Excellent piezoelectric constant and thermal stability in BiScO₃–PbTiO₃ piezoelectric ceramics via domain engineering

The application of piezoelectric ceramics at high temperature is limited because they can't have both high piezoelectric coefficient and high Curie temperature. While, BiScO₃–PbTiO₃-based piezoelectric ceramics possessing high Curie temperature and piezoelectric properties simultaneously have drawn increasing attention due to their potential applications at high temperature. Here, we reported a novel compositional design of (1-x)[0.36BiScO₃-0.64PbTiO₃]-xBi(Sn_1/3Nb_2/3)O₃ (abbreviated as BS-PT-xBSN). BS-PT-xBSN ceramic samples were synthesized by conventional solid state reaction method. According to the ternary phase diagram of BS-PT-xBSN ceramics brought up in this work, the morphotropic phase boundaries (MPB) were confirmed, which is located in the vicinity of x = 0.02. It canbe identified that the x = 0.02 sample near MPB has the optimal electric performance which are giant piezoelectric coefficient (d₃₃ ~ 450 pC/N, higher 18 % than undoped samples) and high Curie temperature (T_c ~ 368 ℃) as well as large remant polarization (P_r ~ 46.6 μC/cm²).
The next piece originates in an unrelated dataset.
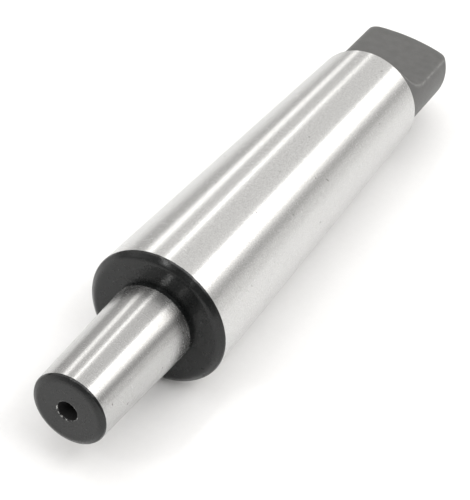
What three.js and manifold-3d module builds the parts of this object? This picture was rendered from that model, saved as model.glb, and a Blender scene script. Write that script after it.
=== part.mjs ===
// A drill chuck arbor: one bar of hardened steel. One end is a ground Morse taper shank with a flat drive
// tang, and the other is a short ground taper nose, which the chuck is pressed on to.
// Millimetres. X is the bar's own axis, from the nose to the tang, and the tang's flats face +Z and -Z.
// The origin is the centre of the Morse gauge plane, where the shank has its nominal diameter.
// The bar is one piece, modelled in five zones that meet face to face where the real bar changes finish.
import * as THREE from "three";
import { mergeVertices } from "three/addons/utils/BufferGeometryUtils.js";
import Module from "manifold-3d";

const wasm = await Module();
wasm.setup();

// Morse taper shank, number 3 with a tang.
const MORSE_D = 23.825;
const MORSE_TAPER = 1 / 19.922; // diameter lost for each millimetre of length
const SHANK_LENGTH = 73.5;
const SHANK_END_CHAMFER = 0.4;

// Drive tang: a round neck with two milled flats, and a gently domed end with a rounded rim.
const TANG_D = 17.8;
const TANG_END = 92.8; // from the gauge plane
const TANG_THICKNESS = 7.9;
const TANG_FLAT_LENGTH = 12.3;
const TANG_RUN_OUT_R = 6; // the cutter's radius, where a flat climbs back to the round neck
const TANG_DOME_R = 25;
const TANG_RIM_R = 1.4;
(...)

In addition, the variation of P_r is 3 % in the temperature range of 30–180 ℃ and the depolarization temperature of x = 0.02 ceramics is about 280 ℃. Structural analysis such as in-situ PFM and TEM confirms that giant piezoelectricity and depolarization temperature are attributed to the appearance of nano-domain and complexity of domains as well as the stable domain configuration. This work not only reveal the high potential of BS-PT-xBSN for high-temperature piezoelectric applications but also open up a feasible approach to design new high-temperature piezoelectric ceramics.